In May 2010 it was decided that the college would move to a new purpose-built site at the Beechwood farm, co-locating with the Scottish Agricultural College, the Centre for Health Science phase 4, and a training hotel operated by a partnership between the Calman Trust and Albyn Housing. This was completed in 2015 and includes facilities for private sector research & development, investors, student accommodation, sports facilities, a community and cultural centre within landscaped parkland. The 200 acre campus at Beechwood is just off the A9 south of Inverness. The principal of UHI at the time of the move, James Fraser, said: "This is a flagship development which will provide Inverness with a university campus and vibrant student life. It will have a major impact on the city and on the Highlands and Islands.
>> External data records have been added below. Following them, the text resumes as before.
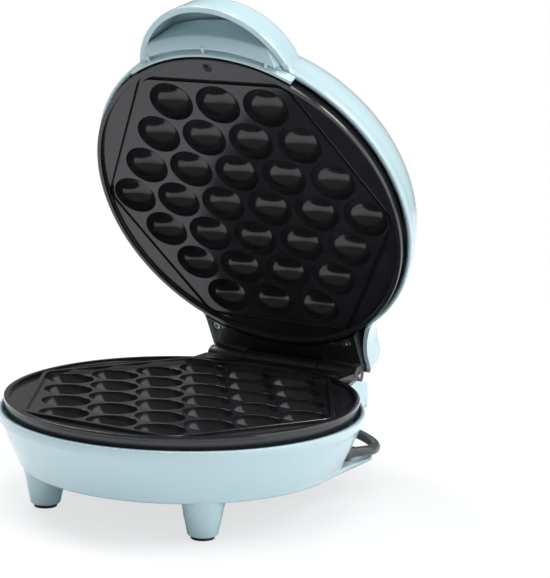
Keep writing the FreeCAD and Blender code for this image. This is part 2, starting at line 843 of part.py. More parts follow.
def base_hinge_housing():
    top = closing_height - base_housing_top_drop
    outline = [
        (tail_front, housing_floor), (base_housing_back, housing_floor),
        (base_housing_back, closing_height - base_tail_end_drop), (axis_back, axis_height - barrel_radius),
        (axis_back, axis_height), (base_housing_step, axis_height), (base_housing_step, top), (tail_front, top),
    ]
    body = x_prism(outline, housing_half_width)
    body = round_vertical(body, tail_corner_radius - wall, base_housing_back - wall)
    body = body.cut(cylinder(lip_radius + housing_plate_gap, 2 * closing_height, 0, 0, 0))
    free = side_spans(knuckle_split, knuckle_outer + side_gap)
    body = body.cut(knuckles(free, barrel_radius + swing_clearance))
    rings = knuckles([(-knuckle_split + side_gap, knuckle_split - side_gap)], barrel_radius)
    rings += knuckles(side_spans(knuckle_outer + side_gap, cheek_end), barrel_radius)
    cuts = [pin_bore()]
    hole_radius = screw_shank_radius + screw_clearance
    for side in (-1, 1):
        x = side * housing_screw_side
        low = housing_floor - cut_over
        cuts.append(cylinder(hole_radius, 2 * base_housing_bottom_drop, x, housing_screw_back, low))
        cuts.append(cylinder(screw_well_radius, cut_over, x, housing_screw_back, top - screw_well_depth))
    return body.fuse(rings).cut(cuts).removeSplitter()


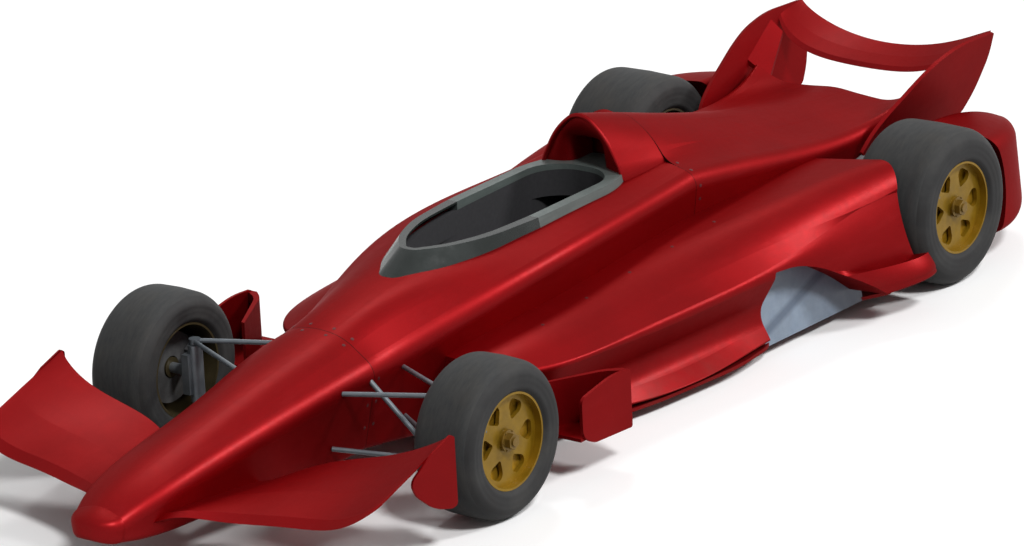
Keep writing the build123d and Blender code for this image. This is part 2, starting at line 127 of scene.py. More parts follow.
# noise whose low to high levels fill outLow to outHigh
def blotches(tree, point, scale, detail, low, high, outLow=0.0, outHigh=1.0, roughness=0.55):
    return spread(tree, noise(tree, point, scale, detail, roughness), low, high, outLow, outHigh)


def objectPoint(tree):
    return tree.nodes.new("ShaderNodeTexCoord").outputs["Object"]


def split(tree, vector):
    return addNode(tree, "ShaderNodeSeparateXYZ", {"Vector": vector}).outputs


def bumpNormal(tree, height, distance, strength):
    inputs = {"Height": height, "Distance": distance, "Strength": strength}
    return addNode(tree, "ShaderNodeBump", inputs).outputs["Normal"]


def newGroup(name, inputs, outputs):
    tree = bpy.data.node_groups.new(name, "ShaderNodeTree")
    kinds = {"value": "NodeSocketFloat", "vector": "NodeSocketVector"}
    for label, kind, start in inputs:
        socket = tree.interface.new_socket(name=label, in_out="INPUT", socket_type=kinds[kind])
        socket.default_value = start
    for label, kind in outputs:
        tree.interface.new_socket(name=label, in_out="OUTPUT", socket_type=kinds[kind])
    return tree, tree.nodes.new("NodeGroupInput").outputs, tree.nodes.new("NodeGroupOutput").inputs


def place(tree, group, **inputs):
    return addNode(tree, "ShaderNodeGroup", inputs, node_tree=group).outputs


# fine skin of sprayed paint or moulded plastic, as a normal
skinDetail = 3.0


def makeSkin():
    inputs = [("Scale", "value", 90.0), ("Depth", "value", 0.0004), ("Strength", "value", 0.2)]
    tree, given, out = newGroup("surfaceSkin", inputs, [("Normal", "vector")])
    height = noise(tree, objectPoint(tree), given["Scale"], skinDetail)
    tree.links.new(bumpNormal(tree, height, given["Depth"], given["Strength"]), out["Normal"])
    return tree


# dirt thrown up from the road: strongest low down and in blotches
dustNoise = {"detail": 8.0, "roughness": 0.65, "low": 0.35, "high": 0.7}


def makeDust():
    inputs = [("Top", "value", 0.35), ("Amount", "value", 0.4), ("Scale", "value", 6.0)]
    tree, given, out = newGroup("roadDust", inputs, [("Mask", "value")])
    point = objectPoint(tree)
    heights = {"Value": split(tree, point)["Z"], "From Min": given["Top"], "From Max": 0.0}
    low = addNode(tree, "ShaderNodeMapRange", heights, interpolation_type="SMOOTHSTEP").outputs["Result"]
    mask = maths(tree, "MULTIPLY", low, blotches(tree, point, given["Scale"], **dustNoise))
    tree.links.new(maths(tree, "MULTIPLY", mask, given["Amount"], clamp=True), out["Mask"])
    return tree


# streaks and small scratches that run along the car
streakNoise = {"detail": 10.0, "roughness": 0.7, "low": 0.52, "high": 0.72}
streakStretch = (0.12, 1.0, 1.0)


def makeStreaks():
    inputs = [("Scale", "value", 14.0), ("Amount", "value", 0.5)]
    tree, given, out = newGroup("streaks", inputs, [("Mask", "value")])
    stretched = addNode(tree, "ShaderNodeMapping", {"Vector": objectPoint(tree), "Scale": streakStretch})
    fine = blotches(tree, stretched.outputs["Vector"], given["Scale"], **streakNoise)
    tree.links.new(maths(tree, "MULTIPLY", fine, given["Amount"], clamp=True), out["Mask"])
    return tree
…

UHI is a partnership of colleges and research centres throughout the region, and the development of any one partner brings strength to the whole institution." It was estimated that the new campus would contribute more than £50 million to the economy of the Highlands because it could attract innovative commercial businesses interested in research and development, while increasing the number of students who study within the city by around 3,000. The former Longman Road campus was demolished in 2019, and the site was subsequently proposed for residential and commercial redevelopment. The former Midmills campus was redeveloped by Wasps Studios as the Inverness Creative Academy. Inverness College returned to Midmills as a tenant in 2019, leasing three rooms for art teaching, workshops and exhibitions.

==Governance==
In November 2012 Diane Rawlinson was appointed as Principal and Chief-executive, taking up the post in February 2013. In June 2017, the college's board of management appointed Christopher O'Neil to become principal in the following academic year.